Most organizations use databases to efficiently capture, store, organize and read day-to-day operational data such as customer and transaction details. However, databases are not the optimal solution for every data processing task. This session will highlight when data lakes can offer a strong alternative to traditional databases and data warehouses. Data lakes are now a standard part of successful organizations’ information systems, primarily because data lakes frequently offer greater flexibility than databases. Data has a life cycle. If data is first written into a file (such as computer log files), by using a data lake architecture, the data in the log files are immediately readable using SQL. Because many people first encounter SQL when using databases, they assume that SQL requires that the data be in a database. However, when using data lake architectures, SQL can be used to get immediate answers from data in collections of files. The data may be in its raw form, or transformed into file formats optimized for fastest data retrieval.
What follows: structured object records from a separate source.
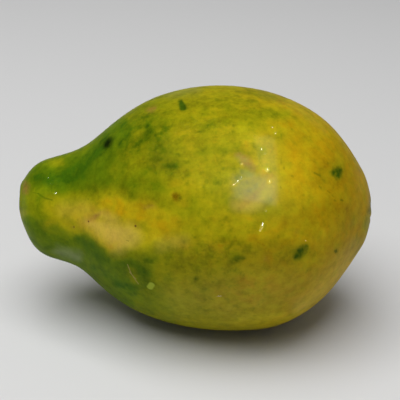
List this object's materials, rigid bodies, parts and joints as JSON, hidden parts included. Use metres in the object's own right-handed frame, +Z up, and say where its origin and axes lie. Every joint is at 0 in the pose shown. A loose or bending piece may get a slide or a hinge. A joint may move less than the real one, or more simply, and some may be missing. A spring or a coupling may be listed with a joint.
{
  "type": "papaya",
  "caption": "Whole ripening papaya lying on its side, with a short thick neck, a corky stem scar and a puckered blossom scar.",
  "frame": {"origin": "bottom centre of the bounding box, on the surface that the fruit rests on", "axes": "+X along the fruit from the stem end to the blossom end, +Z up"},
  "size_m": [0.1766, 0.1234, 0.1214],
  "materials": {
    "skin": "semi-gloss waxy skin, yellow mottled with green"
  },
  "bodies": {
    "root": {"fruit": "skin"}
  },
  "joints": []
}
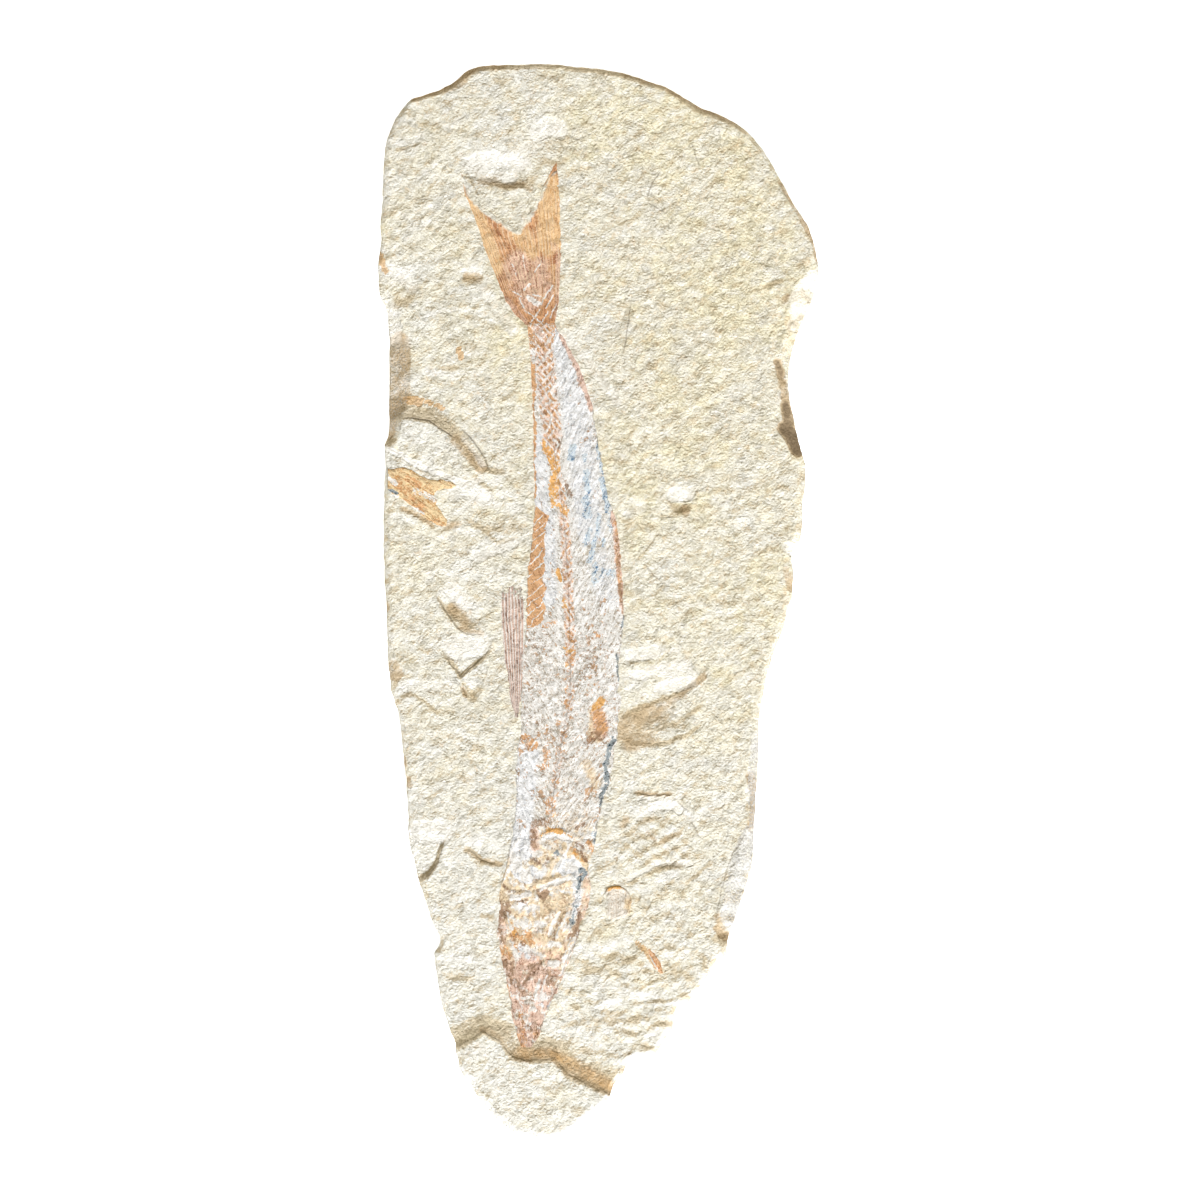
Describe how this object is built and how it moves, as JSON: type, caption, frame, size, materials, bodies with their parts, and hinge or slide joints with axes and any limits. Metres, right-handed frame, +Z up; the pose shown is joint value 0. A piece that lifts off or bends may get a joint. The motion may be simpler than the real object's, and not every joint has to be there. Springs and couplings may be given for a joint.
{
  "type": "fossil fish slab",
  "caption": "Long broken slab of cream limestone with a slender fossil fish, its forked tail fin and loose bone flakes set in the prepared face; lies flat on its back for display.",
  "frame": {"origin": "on the resting plane, under the middle of the slab's bounding box", "axes": "+Y along the slab from the fish's snout towards its tail, +X to the right as the face is seen from above with the tail up, +Z up out of the face"},
  "size_m": [0.0822, 0.2, 0.0117],
  "materials": {
    "limestone": "matt, fine-grained, hand-prepared",
    "bone_and_skin": "matt mineralised bone and skin, pale with rust flecks",
    "rust_bone": "matt rust-stained bone rays",
    "ochre_bone": "slightly glossy ochre bone",
    "shell": "matt, orange at the rim"
  },
  "bodies": {
    "root": {"slab": "limestone", "fish_body": "bone_and_skin", "tail_fin": "rust_bone", "belly_fin": "rust_bone", "bone_flake": "ochre_bone", "bone_splinter": "ochre_bone", "shell_disc": "shell"}
  },
  "joints": []
}
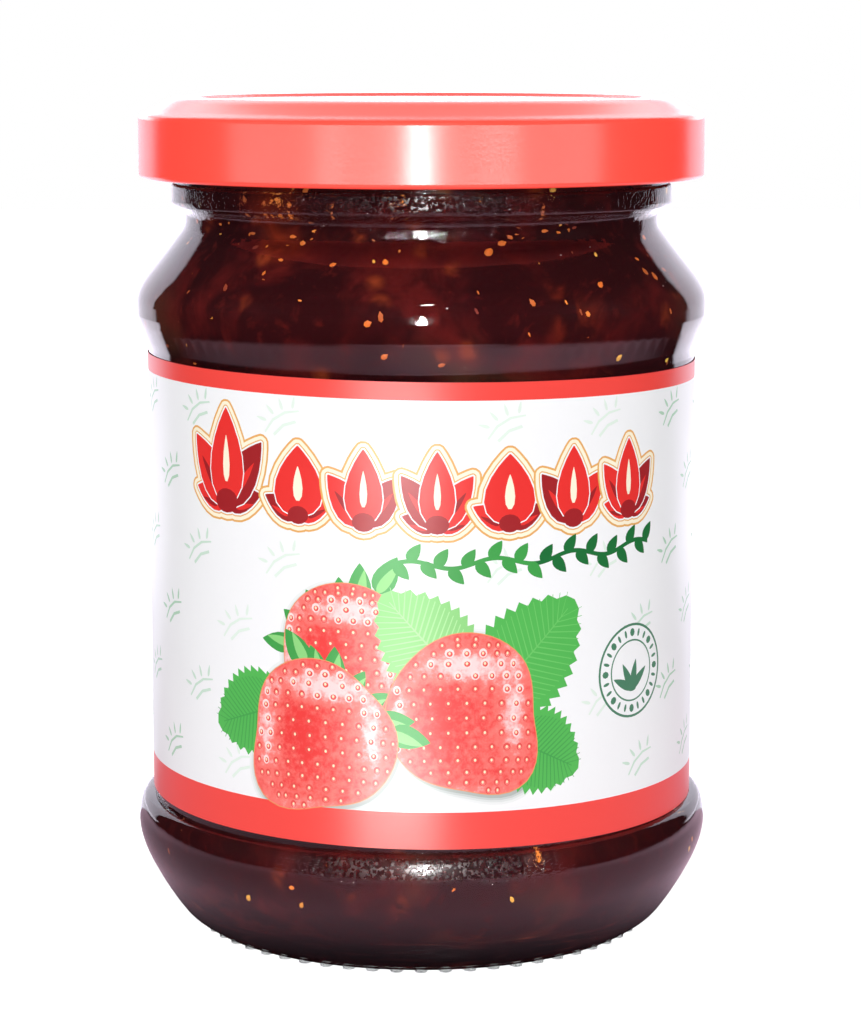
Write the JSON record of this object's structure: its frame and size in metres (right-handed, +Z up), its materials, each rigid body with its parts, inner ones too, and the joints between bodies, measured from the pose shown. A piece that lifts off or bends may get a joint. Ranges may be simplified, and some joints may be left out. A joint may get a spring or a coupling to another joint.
{
  "type": "jam jar",
  "caption": "Closed round glass jar of strawberry jam with a pressed twist-off lid and a wrap-around paper label.",
  "frame": {"origin": "middle of the resting ring, on the plane the jar stands on", "axes": "+Z up along the jar's axis towards the lid; the front of the label faces -Y and +X is to its right"},
  "size_m": [0.0716, 0.0716, 0.1027],
  "materials": {
    "clear_glass": "clear and glossy",
    "strawberry_jam": "dark red, wet",
    "red_lacquer": "glossy lacquer",
    "label_paper": "smooth coated paper"
  },
  "bodies": {
    "root": {"glass_jar": "clear_glass", "jam_filling": "strawberry_jam", "lid": "red_lacquer", "label": "label_paper"}
  },
  "joints": []
}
Data lakes also simultaneously support analysis using artificial intelligence and machine learning too. For this session, we are going to use an open-source technology to read data from log files stored on Backblaze B2 Cloud Storage. The open-source tool we will highlight is Trino, which is a powerful SQL query engine. We will use the publicly available Backblaze Drive Stats data as our sample data set. Drive Stats is a public, open data set containing over 9 years of daily metrics, including drive failures, on all hard drives in Backblaze’s cloud storage infrastructure. Currently, Drive Stats comprises over 300 million records, consuming 90 GB of storage in CSV format, with over 200,000 records, or 75 MB of data, added every day. In the presentation, we will share the data engineering experience we gained in working with the Drive Stats data, as well as insights we were able to gain by being able to run analytical queries on the entire data set for the first time. Attendees will be provided access to the Backblaze Drive Stats data for their own use, publicly hosted on B2 Cloud Storage. Using endpoint connections that we will share with you, attendees will be able to get up and running their own test environments to get hands-on experience of the ease and power of data getting business insights from a data lake.
Speaker
Greg Hamer
Data and Application Architecture Specialist @Backblaze
Greg is a specialist in data and application architecture. Greg's passion is explaining complex technology in easily understandable terms to diverse audiences. Greg has been a speaker at more than a dozen technical conferences on topics that include systems architecture, software development, programming, and data modeling. In addition, Greg was adjunct faculty at North Carolina State University (computer science). Greg has worked for over 20 years as a developer and a professional technical trainer teaching developers and architects on complex serverside technologies, software engineering and cloud development. Greg is a certified AWS Champion Technical Trainer and as a former AWS employee, regularly delivered training and presented at AWS technical summits. Greg holds 8 AWS technical certifications. Areas of expertise in AWS training include cloud architecture, databases, data analytics, data warehousing, microservice programming and various addition programming and various additional areas of developer programming. Greg has also held certifications from Microsoft, Sybase and Brightcove.